Digital River offered and sold the Notes to the Initial Purchasers in reliance upon the exemption from registration provided by Section 4(2) of the Securities Act. The Notes may be resold or transferred only to qualified institutional buyers in accordance with Rule 144A under the Securities Act. The Notes and the Conversion Shares have not been registered under the Securities Act or any other applicable securities laws, and unless so registered, may not be offered or sold in the United States except pursuant to an exemption from the registration requirements of the Securities Act.
The foregoing description of the Indenture and Notes is only a summary and is qualified in its entirety by reference to the full text of the Indenture, which is filed as Exhibit 4.1 to this Current Report on Form 8-K and is incorporated herein by reference, and to the Global Note, which is filed as Exhibit A to the Indenture.
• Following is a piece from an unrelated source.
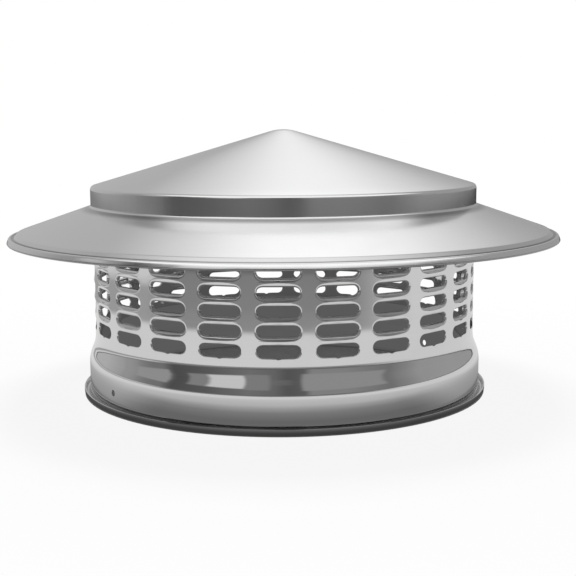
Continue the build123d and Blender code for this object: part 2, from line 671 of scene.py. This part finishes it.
def buildRoof(sizes):
    band, slope = sizes["bandRadius"], radians(sizes["coneSlope"])
    coneTop = sizes["shoulderHeight"] + band * tan(slope)
    nose = sizes["noseRadius"]
    noseCentre = (0, coneTop - nose / cos(slope))
    kneeRadius = sizes["rimRadius"] - sizes["kneeInset"]
    kneeHeight = sizes["rootHeight"] - (kneeRadius - band) * tan(radians(sizes["brimSlope"]))
    bead = sizes["beadRadius"]
    beadCentre = Vector((sizes["rimRadius"] - bead, kneeHeight - sizes["beadDrop"]))
    rise = radians(sizes["creaseRise"])
    startAngle = 90 + sizes["creaseRise"]
    beadStart = beadCentre + bead * Vector((cos(radians(startAngle)), sin(radians(startAngle))))
    crease = beadStart - sizes["creaseRun"] * Vector((cos(rise), sin(rise)))
    noseLine = arcLine(noseCentre, nose, 90, -sizes["coneSlope"], sizes["noseStep"])
    slopes = bentLine(
        [
            noseLine[-1],
            (band, sizes["shoulderHeight"]),
            (band, sizes["rootHeight"]),
            (kneeRadius, kneeHeight),
            crease,
            beadStart,
        ],
        [sizes["shoulderBend"], sizes["rootBend"], sizes["kneeBend"], sizes["creaseBend"]],
        sizes["bendStep"],
    )
    outside = sizes["beadTop"] + sizes["beadFlank"] + sizes["beadEdge"]
    rolled = [beadCentre + Vector(point) for point in outside]
    endAngle = startAngle - sizes["beadTurn"]
    rolled += arcLine(beadCentre, bead, -90, endAngle + 90, sizes["beadStep"])
    section = noseLine + fillRuns(slopes, sizes["longestRun"])[1:] + rolled

    parts = sizes["partsPerSector"]
    step = 2 * pi / sizes["sectors"] / parts
    angles = [(part - parts / 2) * step for part in range(parts + 1)]
    vertices, faces = [(0, 0, section[0].y)], []
    sweepSection(list(reversed(section[1:])), angles, vertices, faces)
    inner = len(vertices) - len(angles)
    faces += [(0, inner + part, inner + part + 1) for part in range(parts)]
    sector = sectorMesh("roofSector", vertices, faces)
    return ringPiece("pressed_roof", sector, sizes["sectors"], radians(-90), roofFinish)


roof = buildRoof(roofSizes)
print("roof made, faces:", len(roof.data.polygons))

for piece, node, slotName in ((drum, "drum", "drum_steel"), (roof, "roof", "roof_steel")):
    piece.data.set_sharp_from_angle(angle=radians(sheetMetal["sharpAngle"]))
    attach(piece, "root")
    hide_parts(node)


# floor: white paper to the camera, and to the steel the tones of a room's floor, with a painted
# shadow of the cap round the foot

floorTones = {
    "discRadius": 2.5,
    "discSides": 96,
    "reach": 1.5,  # metres to the end of the tones that the steel mirrors
    # (metres from the axis, level) in front, at the left and at the right
    "front": (
        (0.325, 0.76), (0.345, 0.32), (0.45, 0.27), (0.60, 0.26), (0.68, 0.13), (1.5, 0.13),
    ),
    "left": (
        (0.33, 0.76), (0.35, 0.39), (0.50, 0.39), (0.58, 0.72), (0.85, 0.72), (1.1, 0.21),
    ),
    "right": ((0.85, 0.74), (1.1, 0.05)),
    "sides": ((-60, -80), (30, 74)),  # degrees where the front gives way to left and right
    "shadowReach": 0.25,  # metres to the end of the dimness under the cap
    # (metres from the axis, share) in that painted shadow of the cap, in front and at both sides
    "shadowFront": (
        (0.099, 0.18), (0.102, 0.07), (0.108, 0.08), (0.115, 0.22), (0.124, 0.22), (0.139, 0.33),
        (0.148, 0.55), (0.154, 0.72), (0.183, 0.95), (0.20, 1),
    ),
    "shadowSides": (
        (0.099, 0.18), (0.102, 0.07), (0.108, 0.12), (0.115, 0.47), (0.1235, 0.52), (0.133, 0.58),
        (0.142, 0.67), (0.154, 0.83), (0.183, 0.96), (0.20, 1),
    ),
    "shadowTurn": (42, 72),  # degrees where the front's shares give way to the sides'
    "paper": 0.9,
    "plainRing": (0.11, 0.40),  # metres where the camera sees more and more of plain white
    "leastWhite": 0.90,
    "footRadius": 0.104,
    "insideWhite": 0.03,  # the same within the foot
}


def buildFloor(tones):
    mesh = bpy.data.meshes.new("floor")
    sides, radius = tones["discSides"], tones["discRadius"]
    corners = [2 * pi * side / sides for side in range(sides)]
    disc = [(radius * cos(a), radius * sin(a), 0) for a in corners]
    mesh.from_pydata(disc, [], [list(range(sides))])
    floor = bpy.data.objects.new("floor", mesh)
    bpy.context.scene.collection.objects.link(floor)
    material = bpy.data.materials.new("paperFloor")
    material.use_nodes = True
    tree = material.node_tree
    tree.nodes.clear()
    place = addNode(tree, "ShaderNodeTexCoord").outputs["Object"]
    away = addNode(tree, "ShaderNodeVectorMath", {0: place}, operation="LENGTH").outputs["Value"]
    azimuth = azimuthNode(tree, partsNode(tree, place))

    # what the steel mirrors: the floor glows with these tones, darkened near the foot by a painted
    # shadow of the cap
    reach = tones["reach"]
    ramps = [rampNode(tree, away, tones[side], 0, reach) for side in ("front", "left", "right")]
    toLeft, toRight = [easeNode(tree, azimuth, *limits) for limits in tones["sides"]]
    tone = mixNode(tree, toRight, mixNode(tree, toLeft, ramps[0], ramps[1]), ramps[2])
    # painted shadow of the cap on the floor near the foot
    reach = tones["shadowReach"]
    near = [rampNode(tree, away, tones[side], 0, reach) for side in ("shadowFront", "shadowSides")]
    aside = easeNode(tree, mathsNode(tree, "ABSOLUTE", azimuth), *tones["shadowTurn"])
    tone = mathsNode(tree, "MULTIPLY", tone, mixNode(tree, aside, *near))
    mirrored = addNode(tree, "ShaderNodeEmission", {"Color": tone})

    # what the camera sees: paper with a faint shadow, plain white farther off
    paper = addNode(tree, "ShaderNodeBsdfDiffuse", {"Color": greyColour(tones["paper"])})
    white = addNode(tree, "ShaderNodeEmission", {"Strength": 1.0})
    rays = addNode(tree, "ShaderNodeLightPath").outputs
    outside = mathsNode(tree, "GREATER_THAN", away, tones["footRadius"])
    share = easeNode(tree, away, *tones["plainRing"], tones["leastWhite"], 1)
    share = mathsNode(tree, "MULTIPLY", share, outside)
    share = mathsNode(tree, "MAXIMUM", share, tones["insideWhite"])
    share = mathsNode(tree, "MULTIPLY", share, rays["Is Camera Ray"])
    seen = mixShader(tree, share, paper, white)
    mixed = mixShader(tree, rays["Is Glossy Ray"], seen, mirrored)
    addNode(tree, "ShaderNodeOutputMaterial", {0: mixed.outputs[0]})
    mesh.materials.append(material)


# surroundings: plain white to the camera, and to the steel a room with windows

surroundings = {
    "brightest": 1.3,
    # (degrees from the front, level) for the walls of the room, positive to the right
    "walls": (
        (-180, 0.44), (-160, 0.51), (-125, 0.50), (-108, 0.40), (-92, 0.20), (-75, 0.20),
        (-66, 0.09), (-45, 0.12), (-20, 0.19), (-6, 0.16), (2, 0.11), (11, 0.13), (15, 0.27),
        (35, 0.27), (62, 0.20), (85, 0.36), (110, 0.38), (150, 0.36), (180, 0.42),
    ),
    # windows and pale furniture: (from, to) in degrees, (from, to) degrees up, level
    "windows": (
        ((-95, -70), (12, 32), 0.34),
        ((-93, -79), (22, 29), 0.62),
        ((-9, 4), (30, 45), 0.18),
        ((-58, -45), (17, 36), 0.26),
        ((-45.5, -23), (17.5, 60), 0.68),
        ((-23, -9), (15, 60), 0.25),
        ((10, 60), (13, 60), 0.32),
    ),
    "windowEdge": 2.0,  # degrees of softness, each way
    "ceiling": (31, 38),  # degrees up where the bright ceiling starts and is full, in front
    "ceilingDrop": 3,  # degrees lower at the right, higher at the left
    "ceilingTone": ((0, 1.3), (48, 1.3), (58, 1.06), (90, 1.06)),  # (degrees up, level)
    "behind": (-0.2, 0.3),  # from here to here in Y the front gives way to what is behind
    "glowPlace": (174, 50),  # middle of the soft lamp behind the cap: degrees round and up
    "glowShape": (1.3, 0.85),  # narrower and taller than a round one
    # (degrees from its middle, level)
    "glow": (
        (0, 1.3), (8, 1.25), (14, 1.08), (18, 0.91), (22, 0.78), (27, 0.61), (31, 0.49),
        (38, 0.39), (45, 0.36),
    ),
    "plainLevel": 0.18,  # light on the paper from all round
}


def windowMask(tree, azimuth, up, sides, heights, edge):
    (left, right), (low, high) = sides, heights
    mask = easeNode(tree, azimuth, left - edge, left + edge)
    mask = mathsNode(tree, "MULTIPLY", mask, easeNode(tree, azimuth, right + edge, right - edge))
    mask = mathsNode(tree, "MULTIPLY", mask, easeNode(tree, up, low - edge, low + edge))
    return mathsNode(tree, "MULTIPLY", mask, easeNode(tree, up, high + edge, high - edge))


def glowLevel(tree, direction, levels):
    # an oval of light round its middle, in the plane that faces it
    azimuth, up = [radians(angle) for angle in levels["glowPlace"]]
    wide, tall = levels["glowShape"]
    offsets = []
    for axis in (
        wide * Vector((cos(azimuth), sin(azimuth), 0)),
        tall * Vector((-sin(azimuth) * sin(up), cos(azimuth) * sin(up), cos(up))),
    ):
        factors = {0: direction, 1: axis}
        along = addNode(tree, "ShaderNodeVectorMath", factors, operation="DOT_PRODUCT")
        offsets.append(mathsNode(tree, "POWER", along.outputs["Value"], 2))
    aside = mathsNode(tree, "SQRT", mathsNode(tree, "ADD", *offsets))
    stops = [(sin(radians(angle)), level) for angle, level in levels["glow"]]
    return rampNode(tree, aside, stops, 0, stops[-1][0], levels["brightest"])


def buildWorld(levels):
    world = bpy.data.worlds.new("studio")
    bpy.context.scene.world = world
    world.use_nodes = True
    tree = world.node_tree
    tree.nodes.clear()
    direction = addNode(tree, "ShaderNodeTexCoord").outputs["Generated"]
    parts = partsNode(tree, direction)
    azimuth = azimuthNode(tree, parts)
    up = mathsNode(tree, "DEGREES", mathsNode(tree, "ARCSINE", parts[2]))
    top = levels["brightest"]

    # all levels are shares of the brightest until the light leaves the world
    level = rampNode(tree, azimuth, levels["walls"], -180, 180, top)
    for sides, heights, bright in levels["windows"]:
        mask = windowMask(tree, azimuth, up, sides, heights, levels["windowEdge"])
        level = mixNode(tree, mask, level, bright / top)
    drop = mathsNode(tree, "MULTIPLY", parts[0], levels["ceilingDrop"])
    share = easeNode(tree, mathsNode(tree, "ADD", up, drop), *levels["ceiling"])
    front = mixNode(tree, share, level, rampNode(tree, up, levels["ceilingTone"], 0, 90, top))
    layers = {0: 1.0, 6: level, 7: glowLevel(tree, direction, levels)}
    back = addNode(tree, "ShaderNodeMix", layers, data_type="RGBA", blend_type="LIGHTEN")
    tone = mixNode(tree, easeNode(tree, parts[1], *levels["behind"]), front, back.outputs[2])

    mirrored = addNode(tree, "ShaderNodeBackground", {"Color": tone, "Strength": top})
    dim = {"Color": greyColour(1), "Strength": levels["plainLevel"]}
    plain = addNode(tree, "ShaderNodeBackground", dim)
    white = addNode(tree, "ShaderNodeBackground", {"Color": greyColour(1), "Strength": 1.0})
    rays = addNode(tree, "ShaderNodeLightPath").outputs
    reflected = mixShader(tree, rays["Is Glossy Ray"], plain, mirrored)
    seen = mixShader(tree, rays["Is Camera Ray"], reflected, white)
    addNode(tree, "ShaderNodeOutputWorld", {0: seen.outputs[0]})


# lamp and camera

overhead = {
    "place": (0.0, 0.49, 1.5),
    "aim": (0, 0, 0.05),
    "size": 0.6,
    "energy": 20.0,
}
view = {
    "place": (0.0, -0.580, 0.13611),
    "lookDown": 0.14583,  # radians
    "lookRight": 0.00360,
    "tilt": -0.00602,
    "focalPixels": 1119.34,
    "pictureWidth": 576,
    "sensorWidth": 36.0,
}


def addLamp(name, setting):
    data = bpy.data.lights.new(name, "AREA")
    data.size = setting["size"]
    data.energy = setting["energy"]
    lamp = bpy.data.objects.new(name, data)
    bpy.context.scene.collection.objects.link(lamp)
    lamp.location = setting["place"]
    ray = Vector(setting["aim"]) - Vector(setting["place"])
    lamp.rotation_euler = ray.to_track_quat("-Z", "Y").to_euler()
    lamp.visible_glossy = False  # the surroundings already hold its reflection


def addCamera(setting):
    down, aside, tilt = setting["lookDown"], setting["lookRight"], setting["tilt"]
    forward = Vector((sin(aside) * cos(down), cos(aside) * cos(down), -sin(down)))
    right = Vector((cos(aside), -sin(aside), 0))
    up = right.cross(forward)
    tilted = right * cos(tilt) + up * sin(tilt)
    upright = up * cos(tilt) - right * sin(tilt)
    data = bpy.data.cameras.new("camera")
    data.sensor_width = setting["sensorWidth"]
    data.lens = setting["focalPixels"] * setting["sensorWidth"] / setting["pictureWidth"]
    camera = bpy.data.objects.new("camera", data)
    bpy.context.scene.collection.objects.link(camera)
    turned = Matrix((tilted, upright, -forward)).transposed().to_4x4()
    camera.matrix_world = Matrix.Translation(setting["place"]) @ turned
    bpy.context.scene.camera = camera


buildFloor(floorTones)
buildWorld(surroundings)
addLamp("overheadLamp", overhead)
addCamera(view)
bpy.context.scene.view_settings.view_transform = "Standard"
print("floor, surroundings, lamp and camera made")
A copy of the press release announcing the Closing is attached to this Current Report on Form 8-K as Exhibit 99.1 hereto and incorporated by reference herein.
Item 2.03 Creation of a Direct Financial Obligation or an Obligation Under an Off-Balance Sheet Arrangement of a Registrant.
The information provided in Item 1.01 of this Current Report on Form 8-K is hereby incorporated by reference into this Item 2.03.
Item 3.02 Unregistered Sales of Equity Securities.
The information provided in Item 1.01 of this Current Report on Form 8-K is hereby incorporated by reference into this Item 3.02.
Item 9.01. Financial Statements and Exhibits.
(d) Exhibits.
4.1   Indenture, dated as of November 1, 2010, between Digital River, Inc. and Wells Fargo Bank, National Association, as trustee, including the form of Global Note attached as Exhibit A thereto.

 


 

10.1   Purchase Agreement, dated as of October 26, 2010, among Digital River, Inc. and Merrill Lynch, Pierce, Fenner & Smith Incorporated and Morgan Stanley & Co. Incorporated, as representatives of the initial purchasers named in Schedule A thereto.
99.1   Press Release of Digital River, Inc., dated as of November 1, 2010, announcing the closing of its private offering of $345 million in aggregate principal amount of Convertible Senior Notes due 2030.

 


 

SIGNATURE
     Pursuant to the requirements of the Securities Exchange Act of 1934, the registrant has duly caused this report to be signed on its behalf by the undersigned hereunto duly authorized.
         
  DIGITAL RIVER, INC.
 
 
  By:   /s/ Thomas M. Donnelly    
    Name:   Thomas M. Donnelly   
    Title:   Chief Financial Officer   
Date: November 1, 2010

 


 

Exhibit Index
     
Exhibit No.   Description
 
   
4.1
  Indenture, dated as of November 1, 2010 between Digital River, Inc. and Wells Fargo Bank, National Association, as trustee, including the form of Global Note attached as Exhibit A thereto.
 
   
10.1
  Purchase Agreement, dated as of October 26, 2010, among Digital River, Inc. and Merrill Lynch, Pierce, Fenner & Smith Incorporated and Morgan Stanley & Co. Incorporated, as representatives of the initial purchasers named in Schedule A thereto.
 
   
99.1
  Press Release of Digital River, Inc., dated as of November 1, 2010, announcing the closing of its private offering of $345 million in aggregate principal amount of Convertible Senior Notes due 2030.